Task directions ->
Starting at the top of the records, output every line through the one that contains "colours of the", keeping each exactly as it appears.
* * * * *
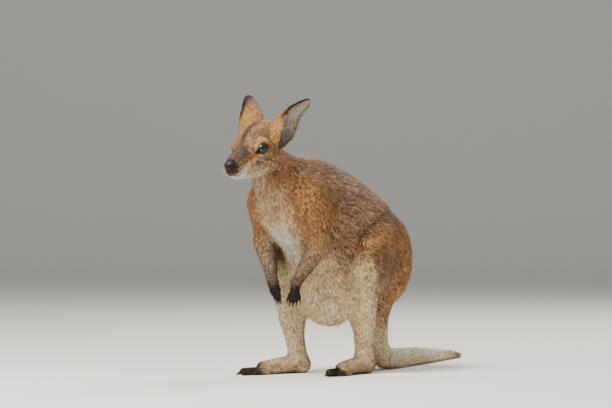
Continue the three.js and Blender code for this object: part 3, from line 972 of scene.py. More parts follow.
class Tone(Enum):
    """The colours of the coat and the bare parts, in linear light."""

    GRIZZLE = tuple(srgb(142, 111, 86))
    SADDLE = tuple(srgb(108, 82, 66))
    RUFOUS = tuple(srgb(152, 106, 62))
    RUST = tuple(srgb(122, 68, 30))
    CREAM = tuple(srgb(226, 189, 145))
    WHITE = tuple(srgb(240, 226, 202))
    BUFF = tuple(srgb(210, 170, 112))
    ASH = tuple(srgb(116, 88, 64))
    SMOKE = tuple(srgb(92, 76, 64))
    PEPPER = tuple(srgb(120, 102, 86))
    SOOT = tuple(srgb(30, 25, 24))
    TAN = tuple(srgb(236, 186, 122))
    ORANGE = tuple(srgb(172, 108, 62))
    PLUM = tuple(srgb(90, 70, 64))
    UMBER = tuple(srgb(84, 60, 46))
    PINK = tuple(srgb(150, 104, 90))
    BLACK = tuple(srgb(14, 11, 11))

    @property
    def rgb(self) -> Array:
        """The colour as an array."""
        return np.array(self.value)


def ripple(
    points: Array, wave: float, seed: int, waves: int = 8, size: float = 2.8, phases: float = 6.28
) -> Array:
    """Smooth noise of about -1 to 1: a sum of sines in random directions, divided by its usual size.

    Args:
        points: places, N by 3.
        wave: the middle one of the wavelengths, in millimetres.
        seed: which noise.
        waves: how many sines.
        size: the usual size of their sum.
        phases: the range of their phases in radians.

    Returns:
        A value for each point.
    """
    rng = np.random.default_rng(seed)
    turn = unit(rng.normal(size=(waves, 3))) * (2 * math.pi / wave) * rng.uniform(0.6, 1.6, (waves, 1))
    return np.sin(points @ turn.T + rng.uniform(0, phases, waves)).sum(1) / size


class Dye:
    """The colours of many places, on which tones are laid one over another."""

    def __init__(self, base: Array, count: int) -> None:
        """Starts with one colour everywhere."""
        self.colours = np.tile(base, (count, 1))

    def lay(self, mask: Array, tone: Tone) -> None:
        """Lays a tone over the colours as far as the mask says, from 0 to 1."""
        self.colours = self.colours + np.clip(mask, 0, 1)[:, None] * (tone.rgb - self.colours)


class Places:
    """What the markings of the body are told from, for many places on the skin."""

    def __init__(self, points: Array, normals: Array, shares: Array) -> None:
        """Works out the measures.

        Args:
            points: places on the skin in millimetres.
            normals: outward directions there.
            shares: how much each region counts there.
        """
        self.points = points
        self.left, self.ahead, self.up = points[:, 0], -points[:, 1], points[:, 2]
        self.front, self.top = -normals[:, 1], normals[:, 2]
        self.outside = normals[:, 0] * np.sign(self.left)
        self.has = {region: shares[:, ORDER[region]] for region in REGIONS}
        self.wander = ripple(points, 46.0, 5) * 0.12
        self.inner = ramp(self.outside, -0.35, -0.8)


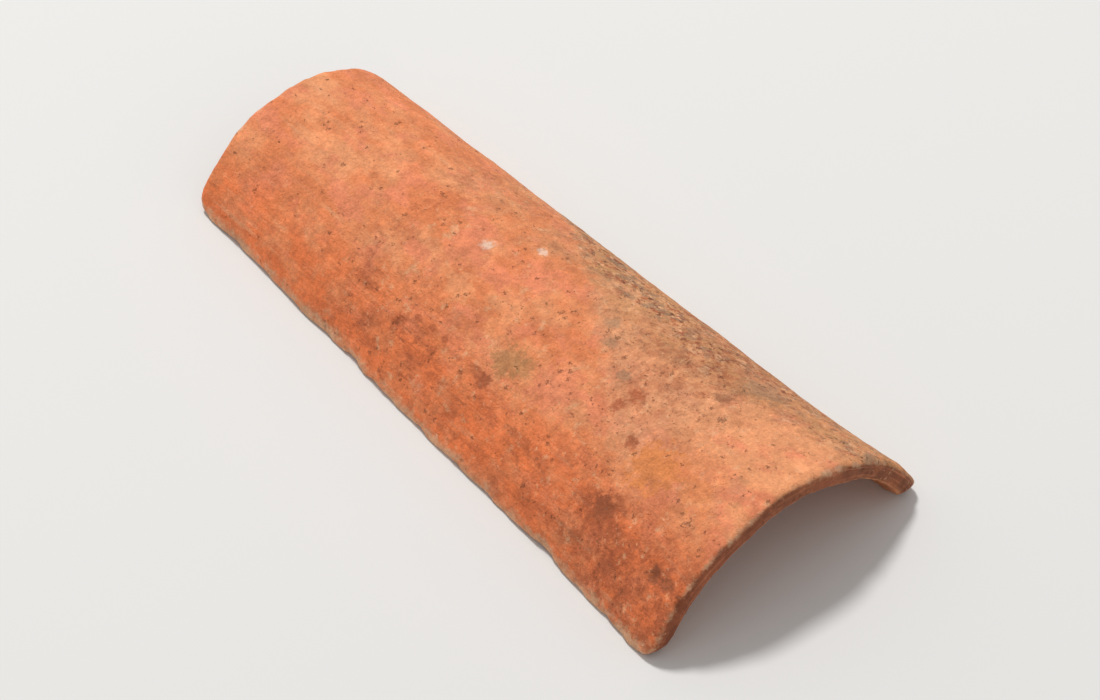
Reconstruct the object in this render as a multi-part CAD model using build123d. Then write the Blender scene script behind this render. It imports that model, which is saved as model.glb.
* * * * *
Solution to the problem ->
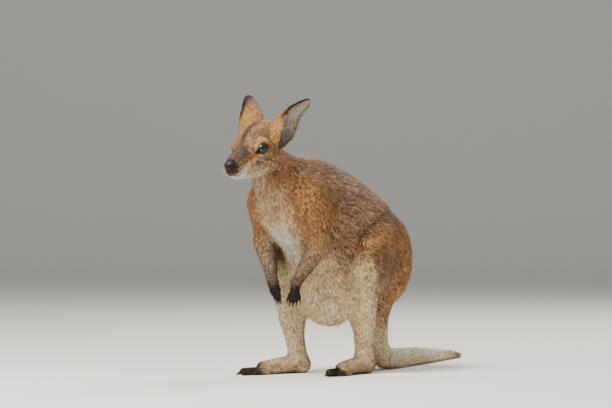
Continue the three.js and Blender code for this object: part 3, from line 972 of scene.py. More parts follow.
class Tone(Enum):
    """The colours of the coat and the bare parts, in linear light."""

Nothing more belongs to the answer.